▶ _Problem to work on_
Repeat each line of the material exactly.

▶ _Available data_
— Start —

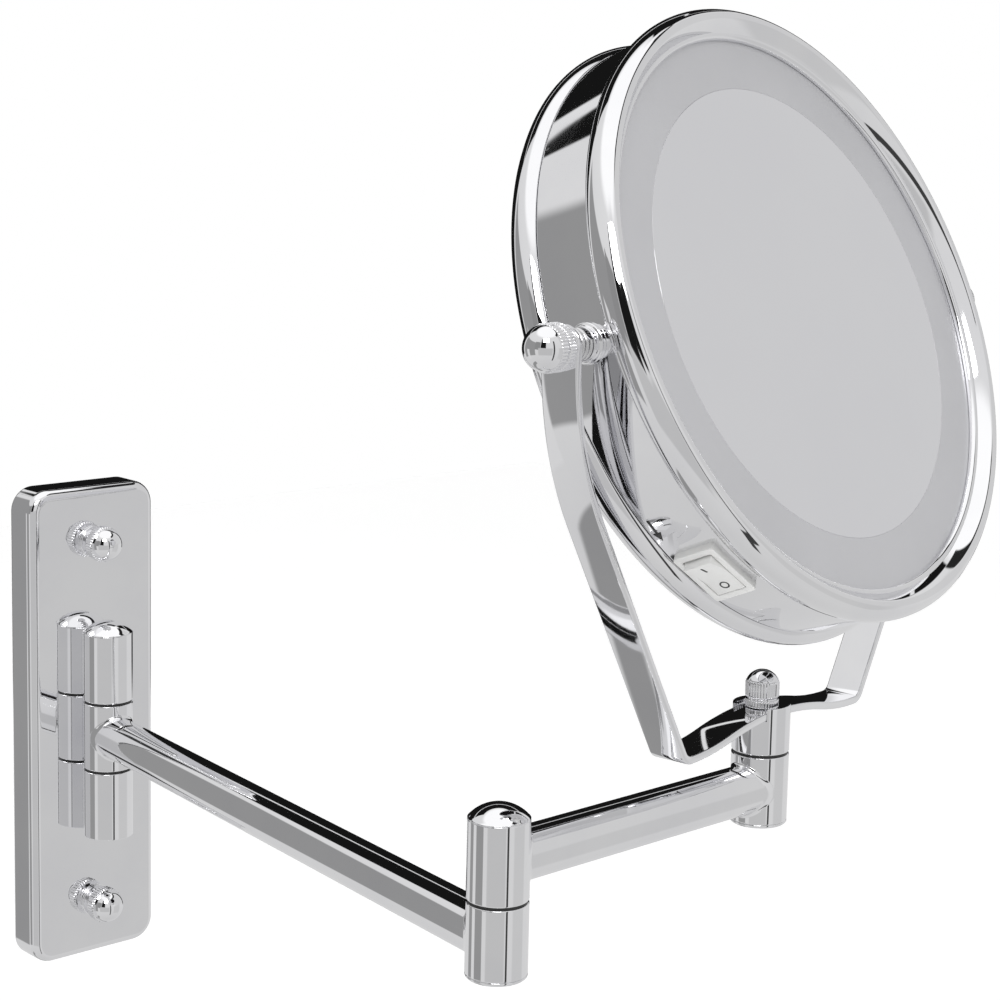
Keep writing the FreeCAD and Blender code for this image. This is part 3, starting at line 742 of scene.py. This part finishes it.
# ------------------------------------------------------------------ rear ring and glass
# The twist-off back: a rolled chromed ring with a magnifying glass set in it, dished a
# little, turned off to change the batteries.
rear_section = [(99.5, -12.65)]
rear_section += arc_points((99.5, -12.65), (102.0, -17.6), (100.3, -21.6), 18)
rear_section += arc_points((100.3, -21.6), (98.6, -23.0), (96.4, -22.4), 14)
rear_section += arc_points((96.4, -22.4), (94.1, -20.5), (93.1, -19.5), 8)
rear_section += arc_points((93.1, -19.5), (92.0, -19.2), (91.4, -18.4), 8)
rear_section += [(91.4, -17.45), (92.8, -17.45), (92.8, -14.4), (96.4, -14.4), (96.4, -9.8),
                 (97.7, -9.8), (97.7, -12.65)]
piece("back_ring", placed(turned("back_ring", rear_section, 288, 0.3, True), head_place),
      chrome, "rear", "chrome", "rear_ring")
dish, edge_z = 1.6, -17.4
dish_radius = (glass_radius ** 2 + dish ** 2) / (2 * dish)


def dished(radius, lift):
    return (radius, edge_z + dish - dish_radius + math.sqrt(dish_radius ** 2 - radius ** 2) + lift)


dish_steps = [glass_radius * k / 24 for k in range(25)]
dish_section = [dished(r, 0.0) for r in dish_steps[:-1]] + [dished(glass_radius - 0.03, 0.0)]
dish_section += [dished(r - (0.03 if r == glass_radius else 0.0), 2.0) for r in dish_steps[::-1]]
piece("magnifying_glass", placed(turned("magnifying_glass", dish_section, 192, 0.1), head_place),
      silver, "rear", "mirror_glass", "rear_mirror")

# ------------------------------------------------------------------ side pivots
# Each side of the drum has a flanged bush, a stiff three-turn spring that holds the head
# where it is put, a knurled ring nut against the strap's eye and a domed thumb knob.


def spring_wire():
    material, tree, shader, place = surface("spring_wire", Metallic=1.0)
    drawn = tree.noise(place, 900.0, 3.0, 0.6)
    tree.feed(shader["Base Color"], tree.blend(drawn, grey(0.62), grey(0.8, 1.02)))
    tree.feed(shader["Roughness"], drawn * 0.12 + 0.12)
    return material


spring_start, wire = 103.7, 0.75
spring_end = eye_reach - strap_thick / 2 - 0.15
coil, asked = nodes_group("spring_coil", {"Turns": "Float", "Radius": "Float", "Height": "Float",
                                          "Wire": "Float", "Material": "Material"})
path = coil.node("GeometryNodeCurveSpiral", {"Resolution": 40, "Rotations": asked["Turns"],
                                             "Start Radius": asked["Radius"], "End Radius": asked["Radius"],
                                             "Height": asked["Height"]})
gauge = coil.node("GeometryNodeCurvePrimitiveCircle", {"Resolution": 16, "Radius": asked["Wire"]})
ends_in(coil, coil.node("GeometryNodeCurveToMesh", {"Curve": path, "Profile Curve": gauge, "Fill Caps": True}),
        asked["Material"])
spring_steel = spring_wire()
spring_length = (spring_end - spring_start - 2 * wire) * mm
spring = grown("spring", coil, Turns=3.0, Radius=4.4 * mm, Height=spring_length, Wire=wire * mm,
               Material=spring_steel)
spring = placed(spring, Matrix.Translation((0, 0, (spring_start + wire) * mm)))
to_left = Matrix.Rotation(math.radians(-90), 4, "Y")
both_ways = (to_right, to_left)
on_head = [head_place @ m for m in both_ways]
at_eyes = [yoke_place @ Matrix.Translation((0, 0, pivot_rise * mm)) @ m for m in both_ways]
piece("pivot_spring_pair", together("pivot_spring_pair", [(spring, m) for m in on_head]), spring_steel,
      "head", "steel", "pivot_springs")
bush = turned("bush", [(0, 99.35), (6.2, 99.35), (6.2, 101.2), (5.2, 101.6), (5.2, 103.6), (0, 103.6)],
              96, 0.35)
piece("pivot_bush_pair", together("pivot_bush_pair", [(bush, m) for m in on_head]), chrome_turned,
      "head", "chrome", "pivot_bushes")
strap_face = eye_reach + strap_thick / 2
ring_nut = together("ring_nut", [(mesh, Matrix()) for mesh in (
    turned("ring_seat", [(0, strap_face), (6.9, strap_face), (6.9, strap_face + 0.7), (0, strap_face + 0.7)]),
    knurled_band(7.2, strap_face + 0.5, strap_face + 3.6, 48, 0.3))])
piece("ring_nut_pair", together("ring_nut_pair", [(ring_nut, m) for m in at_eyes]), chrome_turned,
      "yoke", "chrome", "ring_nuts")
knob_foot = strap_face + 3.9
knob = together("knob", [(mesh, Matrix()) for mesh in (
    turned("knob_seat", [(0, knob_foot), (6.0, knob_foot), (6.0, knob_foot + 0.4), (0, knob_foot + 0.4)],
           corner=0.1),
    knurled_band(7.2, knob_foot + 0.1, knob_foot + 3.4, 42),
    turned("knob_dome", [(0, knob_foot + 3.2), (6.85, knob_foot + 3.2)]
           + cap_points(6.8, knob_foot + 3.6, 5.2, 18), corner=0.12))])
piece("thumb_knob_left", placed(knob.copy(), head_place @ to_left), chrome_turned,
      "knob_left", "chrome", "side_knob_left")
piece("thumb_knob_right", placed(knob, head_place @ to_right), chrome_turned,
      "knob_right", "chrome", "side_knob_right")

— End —

▶ _Exercise answer_
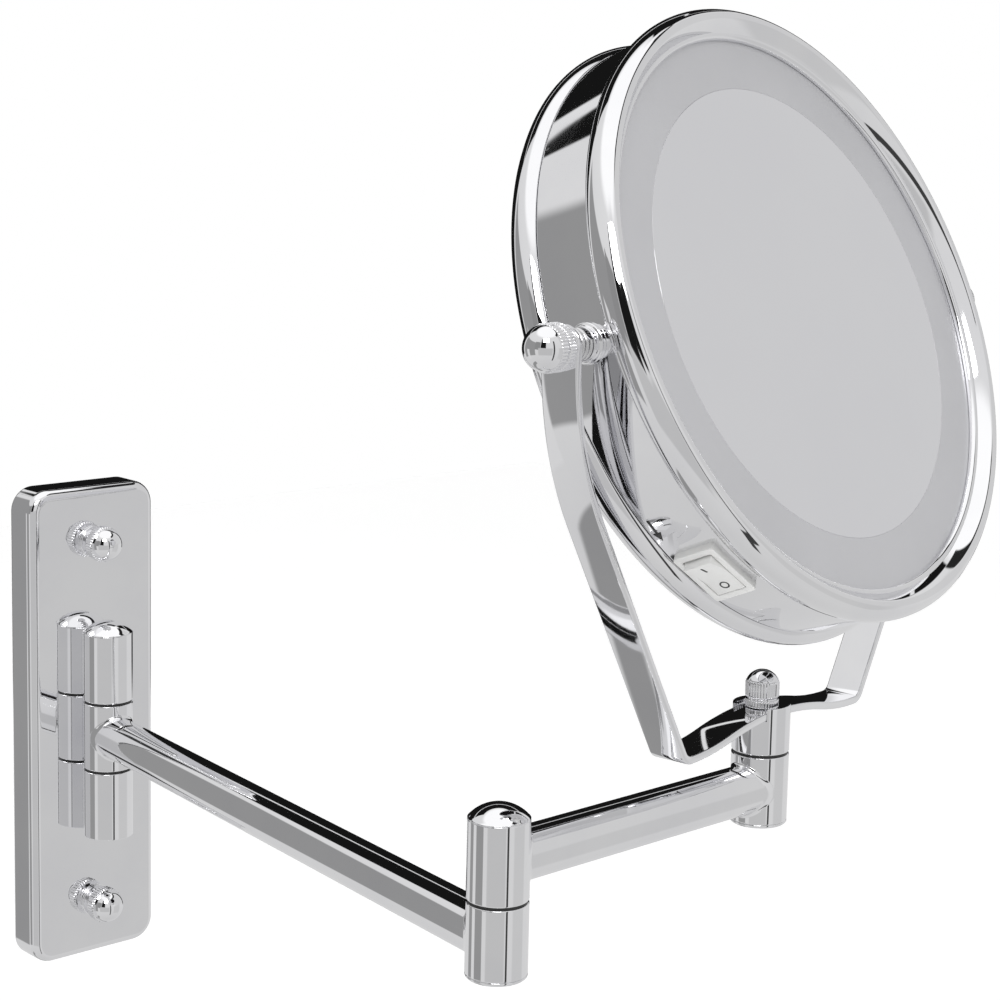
Keep writing the FreeCAD and Blender code for this image. This is part 3, starting at line 742 of scene.py. This part finishes it.
# ------------------------------------------------------------------ rear ring and glass
# The twist-off back: a rolled chromed ring with a magnifying glass set in it, dished a
# little, turned off to change the batteries.
rear_section = [(99.5, -12.65)]
rear_section += arc_points((99.5, -12.65), (102.0, -17.6), (100.3, -21.6), 18)
rear_section += arc_points((100.3, -21.6), (98.6, -23.0), (96.4, -22.4), 14)
rear_section += arc_points((96.4, -22.4), (94.1, -20.5), (93.1, -19.5), 8)
rear_section += arc_points((93.1, -19.5), (92.0, -19.2), (91.4, -18.4), 8)
rear_section += [(91.4, -17.45), (92.8, -17.45), (92.8, -14.4), (96.4, -14.4), (96.4, -9.8),
                 (97.7, -9.8), (97.7, -12.65)]
piece("back_ring", placed(turned("back_ring", rear_section, 288, 0.3, True), head_place),
      chrome, "rear", "chrome", "rear_ring")
dish, edge_z = 1.6, -17.4
dish_radius = (glass_radius ** 2 + dish ** 2) / (2 * dish)


def dished(radius, lift):
    return (radius, edge_z + dish - dish_radius + math.sqrt(dish_radius ** 2 - radius ** 2) + lift)


dish_steps = [glass_radius * k / 24 for k in range(25)]
dish_section = [dished(r, 0.0) for r in dish_steps[:-1]] + [dished(glass_radius - 0.03, 0.0)]
dish_section += [dished(r - (0.03 if r == glass_radius else 0.0), 2.0) for r in dish_steps[::-1]]
piece("magnifying_glass", placed(turned("magnifying_glass", dish_section, 192, 0.1), head_place),
      silver, "rear", "mirror_glass", "rear_mirror")

# ------------------------------------------------------------------ side pivots
# Each side of the drum has a flanged bush, a stiff three-turn spring that holds the head
# where it is put, a knurled ring nut against the strap's eye and a domed thumb knob.


def spring_wire():
    material, tree, shader, place = surface("spring_wire", Metallic=1.0)
    drawn = tree.noise(place, 900.0, 3.0, 0.6)
    tree.feed(shader["Base Color"], tree.blend(drawn, grey(0.62), grey(0.8, 1.02)))
    tree.feed(shader["Roughness"], drawn * 0.12 + 0.12)
    return material


spring_start, wire = 103.7, 0.75
spring_end = eye_reach - strap_thick / 2 - 0.15
coil, asked = nodes_group("spring_coil", {"Turns": "Float", "Radius": "Float", "Height": "Float",
                                          "Wire": "Float", "Material": "Material"})
path = coil.node("GeometryNodeCurveSpiral", {"Resolution": 40, "Rotations": asked["Turns"],
                                             "Start Radius": asked["Radius"], "End Radius": asked["Radius"],
                                             "Height": asked["Height"]})
gauge = coil.node("GeometryNodeCurvePrimitiveCircle", {"Resolution": 16, "Radius": asked["Wire"]})
ends_in(coil, coil.node("GeometryNodeCurveToMesh", {"Curve": path, "Profile Curve": gauge, "Fill Caps": True}),
        asked["Material"])
spring_steel = spring_wire()
spring_length = (spring_end - spring_start - 2 * wire) * mm
spring = grown("spring", coil, Turns=3.0, Radius=4.4 * mm, Height=spring_length, Wire=wire * mm,
               Material=spring_steel)
spring = placed(spring, Matrix.Translation((0, 0, (spring_start + wire) * mm)))
to_left = Matrix.Rotation(math.radians(-90), 4, "Y")
both_ways = (to_right, to_left)
on_head = [head_place @ m for m in both_ways]
at_eyes = [yoke_place @ Matrix.Translation((0, 0, pivot_rise * mm)) @ m for m in both_ways]
piece("pivot_spring_pair", together("pivot_spring_pair", [(spring, m) for m in on_head]), spring_steel,
      "head", "steel", "pivot_springs")
bush = turned("bush", [(0, 99.35), (6.2, 99.35), (6.2, 101.2), (5.2, 101.6), (5.2, 103.6), (0, 103.6)],
              96, 0.35)
piece("pivot_bush_pair", together("pivot_bush_pair", [(bush, m) for m in on_head]), chrome_turned,
      "head", "chrome", "pivot_bushes")
strap_face = eye_reach + strap_thick / 2
ring_nut = together("ring_nut", [(mesh, Matrix()) for mesh in (
    turned("ring_seat", [(0, strap_face), (6.9, strap_face), (6.9, strap_face + 0.7), (0, strap_face + 0.7)]),
    knurled_band(7.2, strap_face + 0.5, strap_face + 3.6, 48, 0.3))])
piece("ring_nut_pair", together("ring_nut_pair", [(ring_nut, m) for m in at_eyes]), chrome_turned,
      "yoke", "chrome", "ring_nuts")
knob_foot = strap_face + 3.9
knob = together("knob", [(mesh, Matrix()) for mesh in (
    turned("knob_seat", [(0, knob_foot), (6.0, knob_foot), (6.0, knob_foot + 0.4), (0, knob_foot + 0.4)],
           corner=0.1),
    knurled_band(7.2, knob_foot + 0.1, knob_foot + 3.4, 42),
    turned("knob_dome", [(0, knob_foot + 3.2), (6.85, knob_foot + 3.2)]
           + cap_points(6.8, knob_foot + 3.6, 5.2, 18), corner=0.12))])
piece("thumb_knob_left", placed(knob.copy(), head_place @ to_left), chrome_turned,
      "knob_left", "chrome", "side_knob_left")
piece("thumb_knob_right", placed(knob, head_place @ to_right), chrome_turned,
      "knob_right", "chrome", "side_knob_right")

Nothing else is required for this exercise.